Idaho's Magic Valley and Upper Snake, Columbia Basin in Washington, Red River Valley straddling North Dakota and Minnesota, Aroostook County Maine, central Wisconsin, San Luis Valley Colorado. Adjusters live within an hour of the operations they cover and add seasonal contractors when a storm region lights up.
Show up to a field where the grower claims hail wiped out 60% and the stand looks like 20%. Any whiff of moral hazard — abandoned acres that were going to fail anyway, suspicious replant timing, inflated APH. RMA procedure updates mid-season that change how the loss gets calculated. Carrier wants the file closed; grower wants more. Reputation in a small town rides on every determination.

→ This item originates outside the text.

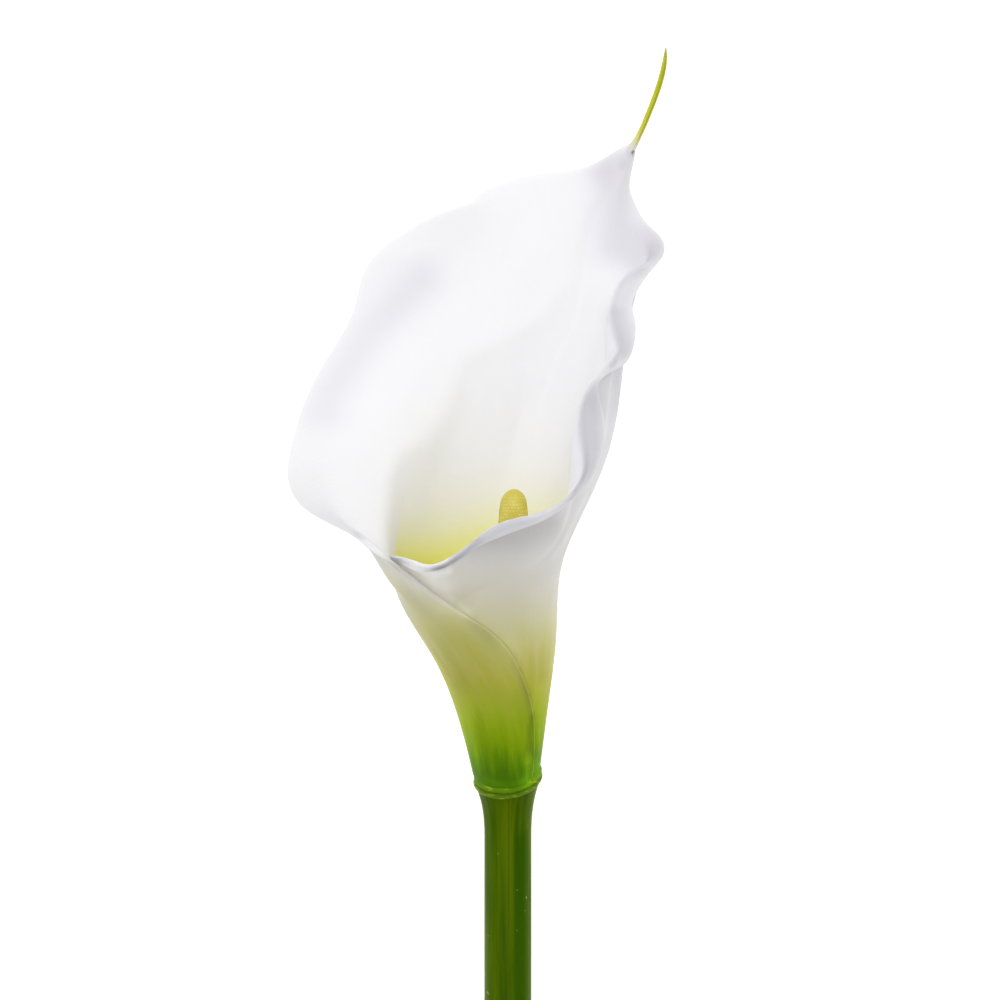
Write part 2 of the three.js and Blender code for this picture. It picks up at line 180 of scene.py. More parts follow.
# Painted light and shade of the flesh, where the light falls brighter or dimmer: width, share lighter,
# their line (x, y). First the inside of the bloom
INNER_PAINTED_LIGHT_AND_SHADE = [
    (6.5, -0.17, [(-44, 90), (-42.9, 94.9), (-33.5, 109.7), (-21.4, 122.3)]),
    (8, 0.07, [(-3, 112), (3, 122), (8, 133)]),
    (5, 0.1, [(-25, 60), (-23, 72), (-19, 90)]),
    (4, 0.07, [(-25, 133), (-15, 136)]),
    (7, -0.22, [(26, 149), (27, 136), (35, 131)]),
    (4, -0.1, [(36, 134), (38, 129)]),
    (4, -0.11, [(25, 129), (31, 126)]),
    (4, -0.1, [(23, 150), (27, 155)]),
    (2.4, -0.18, [(26.5, 113), (27.6, 104)]),
    (2.2, -0.1, [(20.8, 92.4), (19.4, 85.2), (19.7, 80.4), (19, 74)]),
]
# Painted light and shade on the inner face of the lip in front
LIP_TURNS = (330, 345)
LIP_PLACES = (0.84, 0.88)
LIP_PAINTED_LIGHT_AND_SHADE = [
    (1.2, 0.5, [(-21, 53.2), (-18, 52.4), (-14.5, 53.2)]),
    (1.3, -0.12, [(-12.4, 55.2), (-11, 56.1), (-7, 59)]),
]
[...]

A clean claim where the photos, the production records, and the field walk all agree, and the check goes out before the grower's operating note comes due. Catching a misfiled APH that would have under-paid an honest grower. Getting a complicated late-blight claim through review without a reinspection because the documentation was airtight.

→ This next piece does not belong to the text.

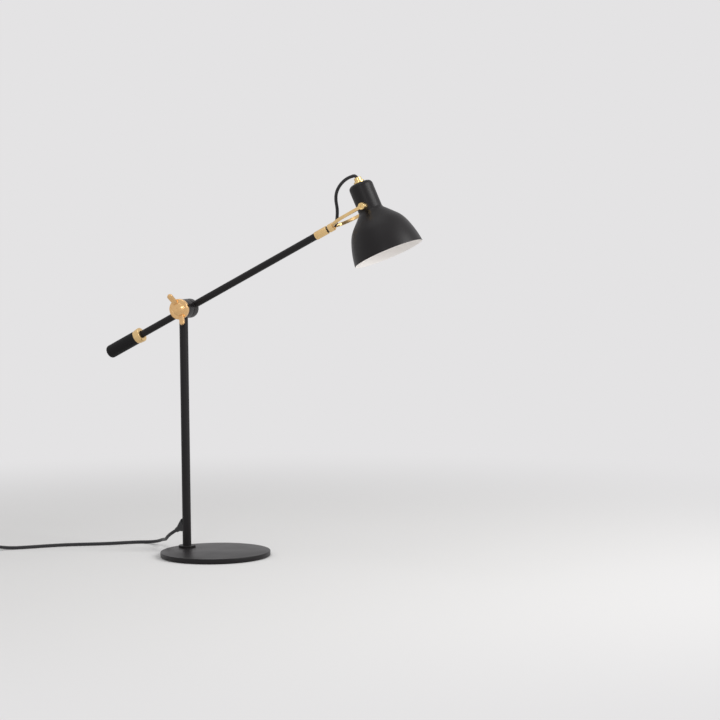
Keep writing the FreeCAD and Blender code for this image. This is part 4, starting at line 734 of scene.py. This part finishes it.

Rain & Hail or NAU Country claim software, RMA's Loss Adjustment Manual (LAM) and crop-specific handbook, iPad with field-mapping app, soil probe, measuring tape, hill-count frame, hand counter, digital camera with GPS-stamped photos, a truck with 200K miles, the grower's prior-year production records, USDA RMA actuarial documents.
Background work April-June on planting and replant claims. Volume spikes June-August with hail and disease. Frost claims hit early September in the north. Harvest-period quality loss claims run October-November. Storage loss claims trickle in through January-March. RMA training and recertification clusters in winter.
Career path
Most have a 2- or 4-year ag degree — agronomy, crop science, or ag business. Many enter through an AIP (approved insurance provider) trainee program at Rain & Hail, NAU Country, ProAg, or Hudson. Pass the RMA loss-adjuster certification for the relevant crop type — separate certs for hail, MPCI, and specialty crops. AINS or CPCU credentials help on the carrier side. Former growers, retired agronomists, and ex-extension agents all cross over here.
Salaried staff adjusters with a per-claim or claim-volume bonus during peak loss season. Independent contract adjusters paid per claim with mileage. Big hail events or a late-blight outbreak across a region make a year financially. Quiet years are quiet financially.